Read the lines that follow and tally those with the word "imported"; give the number and nothing else.

— Begin —

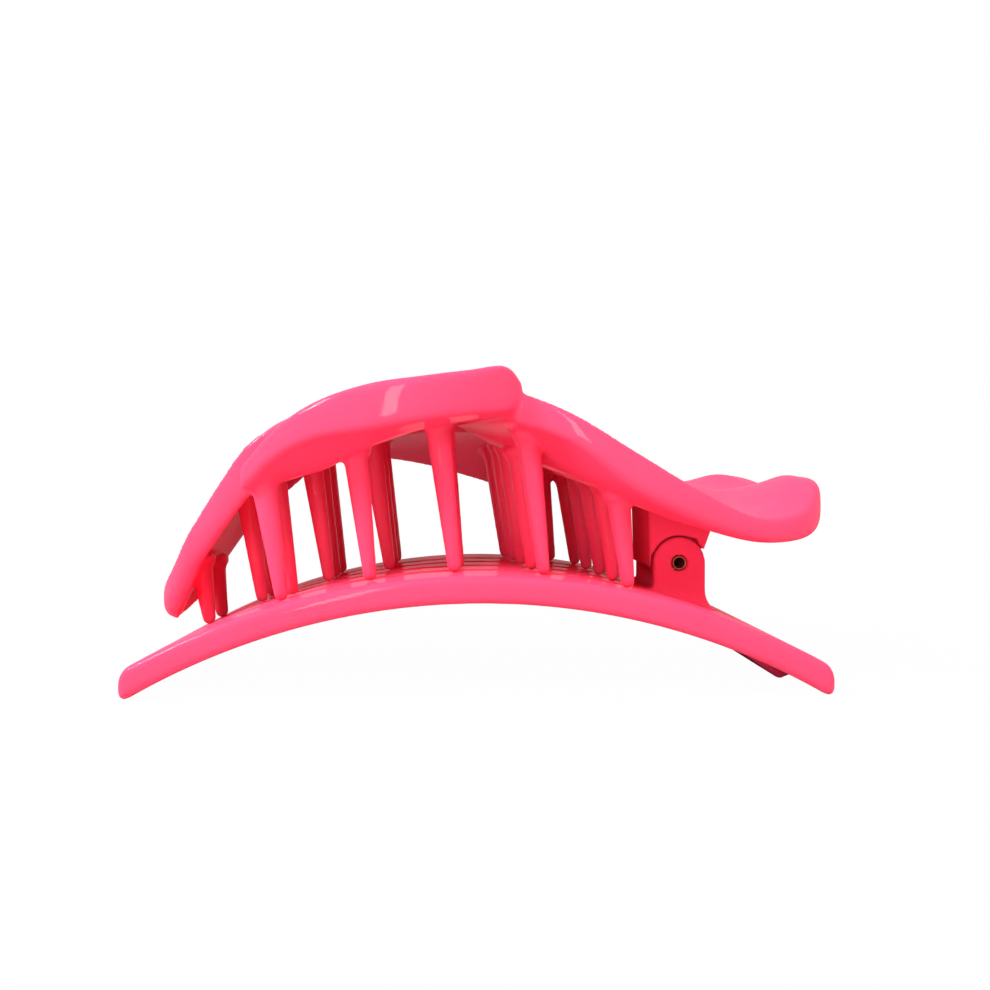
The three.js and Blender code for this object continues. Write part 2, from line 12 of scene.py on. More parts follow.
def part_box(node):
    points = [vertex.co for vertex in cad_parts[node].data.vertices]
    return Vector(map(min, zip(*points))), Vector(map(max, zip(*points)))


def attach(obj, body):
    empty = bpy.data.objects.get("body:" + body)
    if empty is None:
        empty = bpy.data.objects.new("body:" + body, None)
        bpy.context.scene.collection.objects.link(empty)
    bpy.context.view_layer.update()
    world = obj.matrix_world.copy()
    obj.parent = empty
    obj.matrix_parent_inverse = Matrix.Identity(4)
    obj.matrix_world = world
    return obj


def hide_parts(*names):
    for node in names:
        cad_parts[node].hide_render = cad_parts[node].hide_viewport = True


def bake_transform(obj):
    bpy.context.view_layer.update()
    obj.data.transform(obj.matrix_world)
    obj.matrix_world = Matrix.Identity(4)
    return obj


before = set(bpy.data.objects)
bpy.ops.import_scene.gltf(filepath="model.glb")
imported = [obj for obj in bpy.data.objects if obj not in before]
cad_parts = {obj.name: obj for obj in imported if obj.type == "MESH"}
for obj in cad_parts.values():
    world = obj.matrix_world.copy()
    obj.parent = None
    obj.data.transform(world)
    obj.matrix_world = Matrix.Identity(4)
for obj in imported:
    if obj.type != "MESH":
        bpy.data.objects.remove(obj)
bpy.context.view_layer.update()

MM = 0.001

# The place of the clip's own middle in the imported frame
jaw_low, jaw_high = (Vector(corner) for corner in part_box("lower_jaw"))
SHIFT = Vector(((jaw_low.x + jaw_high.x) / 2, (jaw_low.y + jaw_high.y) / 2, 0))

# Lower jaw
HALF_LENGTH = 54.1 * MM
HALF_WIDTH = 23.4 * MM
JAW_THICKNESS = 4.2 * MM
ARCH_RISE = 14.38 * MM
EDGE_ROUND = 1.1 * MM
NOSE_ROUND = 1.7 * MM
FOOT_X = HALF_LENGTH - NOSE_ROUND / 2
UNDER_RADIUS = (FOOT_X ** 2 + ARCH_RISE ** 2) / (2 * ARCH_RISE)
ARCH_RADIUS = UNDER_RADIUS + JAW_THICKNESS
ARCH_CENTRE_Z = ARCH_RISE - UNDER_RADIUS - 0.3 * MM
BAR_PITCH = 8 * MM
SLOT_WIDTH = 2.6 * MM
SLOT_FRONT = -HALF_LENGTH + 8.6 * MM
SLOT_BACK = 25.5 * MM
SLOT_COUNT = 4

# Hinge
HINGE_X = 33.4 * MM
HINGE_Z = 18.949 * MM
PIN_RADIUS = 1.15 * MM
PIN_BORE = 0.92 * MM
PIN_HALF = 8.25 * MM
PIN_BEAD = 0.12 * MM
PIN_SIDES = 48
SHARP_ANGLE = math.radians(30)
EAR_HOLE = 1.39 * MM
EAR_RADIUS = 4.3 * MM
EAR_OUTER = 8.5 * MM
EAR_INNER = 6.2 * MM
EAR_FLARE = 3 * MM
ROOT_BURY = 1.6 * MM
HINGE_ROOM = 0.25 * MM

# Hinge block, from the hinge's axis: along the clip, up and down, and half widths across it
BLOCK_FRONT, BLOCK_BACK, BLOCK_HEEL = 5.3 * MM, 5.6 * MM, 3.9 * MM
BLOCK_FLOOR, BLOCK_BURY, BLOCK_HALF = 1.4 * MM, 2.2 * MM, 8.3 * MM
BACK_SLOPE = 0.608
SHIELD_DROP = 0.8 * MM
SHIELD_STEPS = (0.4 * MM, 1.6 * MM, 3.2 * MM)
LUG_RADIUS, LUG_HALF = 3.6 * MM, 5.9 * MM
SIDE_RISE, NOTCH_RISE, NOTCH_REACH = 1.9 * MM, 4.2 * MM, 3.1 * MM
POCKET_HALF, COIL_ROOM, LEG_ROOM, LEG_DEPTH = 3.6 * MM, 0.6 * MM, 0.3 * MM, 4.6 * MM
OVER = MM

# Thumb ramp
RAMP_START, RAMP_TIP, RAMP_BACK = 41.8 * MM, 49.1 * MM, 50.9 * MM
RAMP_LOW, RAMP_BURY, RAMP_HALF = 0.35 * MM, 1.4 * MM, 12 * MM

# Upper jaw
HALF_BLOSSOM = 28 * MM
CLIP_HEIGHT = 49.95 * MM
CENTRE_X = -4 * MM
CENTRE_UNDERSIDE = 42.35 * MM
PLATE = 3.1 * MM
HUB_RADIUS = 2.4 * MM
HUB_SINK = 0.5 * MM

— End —

**TASK RESULT**.
4